Le Maghreb non prioritaire
Si MP2013 semble avoir pris certaines précautions pour faire venir les artistes invités, l'histoire s'annonce tout autre pour les journalistes de l'autre rive. Sur ce point, Julie Chenot indique que"pour les journalistes, nous sollicitons également cette procédure [spéciale "Grands événements" voir ci-dessus - ndlr] mais c'est plus compliqué puisqu'on n'est pas averti de leur venue trois mois à l'avance !" Lors du week-end de lancement les 12 et 13 janvier dernier, un voyage de presse avait été organisé pour faire venir des journalistes tunisiens. Depuis, rien.
C'est l'agence de communication parisienne Claudine Colin qui est chargée d'organiser de tels voyages. Or, Diane Junqa, chargée des relations internationales pour l'agence annonce qu'un deuxième voyage de presse sera organisé en juin prochain pour l'exposition du Grand atelier du midi, "mais nous ne savons pas encore quels titres de presse étrangers ni quels journalistes nous allons inviter." L'agence précise qu'elle vise "les pays du Maghreb aussi bien que ceux d'Europe, des Etats-Unis ou la Turquie par exemple". Ainsi, les pays du pourtour de la Méditerranée ne semblent pas spécialement prioritaires.
Par ailleurs, poursuit-elle, "nous lancerons les invitations un mois et demi avant." Comprenez donc au dernier moment, alors que pour certains pays, l'on peut sans peine imaginer les difficultés rencontrées pour acquérir un visa. Et notamment pour les Syriens, les Palestiniens ou encore les Algériens, comme en témoigne la plasticienne algérienne Amina Menia, persuadée que "depuis l'affaire de la prise d'otages d'In Amenas, en Algérie, tous les pays vont revoir leur politique de visa. On connaît la chanson ici. Pendant des années de terrorisme et les lourdes menaces qui pesaient sur nous, les visas étaient refusés. Je pense bien qu'on va replonger dans cette incompréhension."
Refoulés de partout
En novembre dernier, la ministre de la culture Aurélie Filippetti était venue à Marseille à l'occasion de la remise de la programmation de Marseille-Provence 2013. Interrogée sur la mise en place d'une mesure pour faciliter l'obtention des visas pour les Méditerranéens de l'autre rive - à l'occasion de cette année spéciale - la ministre avait préféré détourner le regard en signe d'indifférence.
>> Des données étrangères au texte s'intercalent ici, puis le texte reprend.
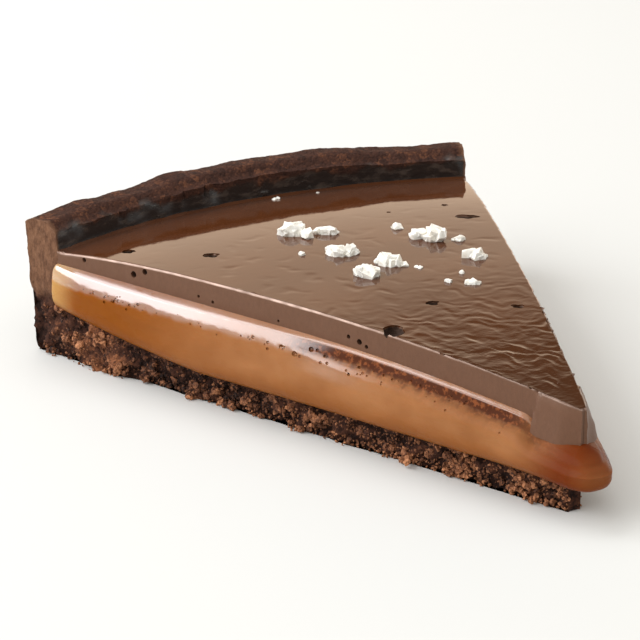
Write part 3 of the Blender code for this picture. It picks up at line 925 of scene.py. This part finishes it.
def crumbs(seed):
    draw = random.Random(seed)
    bm = bmesh.new()
    for side in (-1, 1):
        crags = []
        for _ in range(CRAGS_PER_CUT):
            radius = draw.uniform(CRUST_TIP, INNER_RADIUS)
            height = draw.uniform(0.1, 0.95) * floor_top(radius)
            crags.append((radius, height, draw.uniform(0.3, 1.0) * CRAG_REACH))
        for i in range(CLUMPS_PER_CUT + GRAINS_PER_CUT):
            clump = i < CLUMPS_PER_CUT
            if i % CRUMBS_PER_PART == 0:
                part = bmesh.new()
                shade_layer = part.verts.layers.float.new("shade")
            size = draw.uniform(*(CLUMP_SIZES if clump else GRAIN_SIZES)) * MM
            radius = draw.uniform(CRUST_TIP, INNER_RADIUS + 0.75 * WALL_THICKNESS)
            height = draw.uniform(0.0, 1.0) ** 1.15 * min(floor_top(radius), SMEAR_START + MM)
            outward = -size * draw.uniform(0.0, 0.7)
            if clump and i % 3:
                crag = draw.choice(crags)
                radius = max(CRUST_TIP, crag[0] + draw.gauss(0.0, CRAG_SPREAD))
                height = max(0.0, crag[1] + draw.gauss(0.0, 0.7 * CRAG_SPREAD))
                height = min(height, floor_top(radius))
                outward += draw.uniform(0.0, 1.0) * crag[2]
            if height < 1.2 * MM:
                outward += draw.uniform(0.0, FOOT_SPILL)
            outward += cut_relief(radius, height, side)
            centre = place(radius, side * HALF, height) + cut_outward(side) * outward
            if abs(centre.x) + 1.3 * size > WIDEST:
                centre.x = side * (WIDEST - 1.3 * size)
            # Painted light and shade: a crumb that stands out gets a lighter shade, a sunken one a darker
            # shade.
            proud = blend(LOWEST_RELIEF, HIGHEST_RELIEF, outward)
            lit = 1 - blend(LIT_TIP, LIT_TIP_END, radius)
            shade = 0.55 * proud + 0.45 * draw.random() ** 1.3 + 0.24 * lit
            add_crumb(part, shade_layer, shade, draw, centre, size, 2 if clump else 1)
            if (i + 1) % CRUMBS_PER_PART == 0:
                pour(part, bm)
    return bm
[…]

Trois mois après et l'année capitale bien entamée, il semblerait que rien n'est encore envisagé pour les éventuels touristes de l'autre rive. De l'autre côté, on s'interroge, comme Améziane Ferhani, invité lors de la conférence d'annonce du pré programme en 2012. "J'étais alors le seul journaliste algérien présent. Et depuis, plus de contact. A ma connaissance, aucun confrère algérien n'a été invité à Marseille." Celui-ci concluait sa chronique à la veille du lancement des festivités de MP2013, un tantinet sceptique : "le soir du réveillon, à Marseille, un petit groupe de cinq étudiants et étudiantes maghrébins, par ailleurs enthousiastes à l'égard de MP2013 et voulant simplement fêter le nouvel an dans un esprit de cosmopolitisme, se sont fait refouler de partout. Ils ont marché jusqu'à l'aube, méditant l'appel généreux du président de l'événement sur le site officiel qui se conclut ainsi : 'Vous êtes ici chez vous !'. C'était vite dit." Wait and see.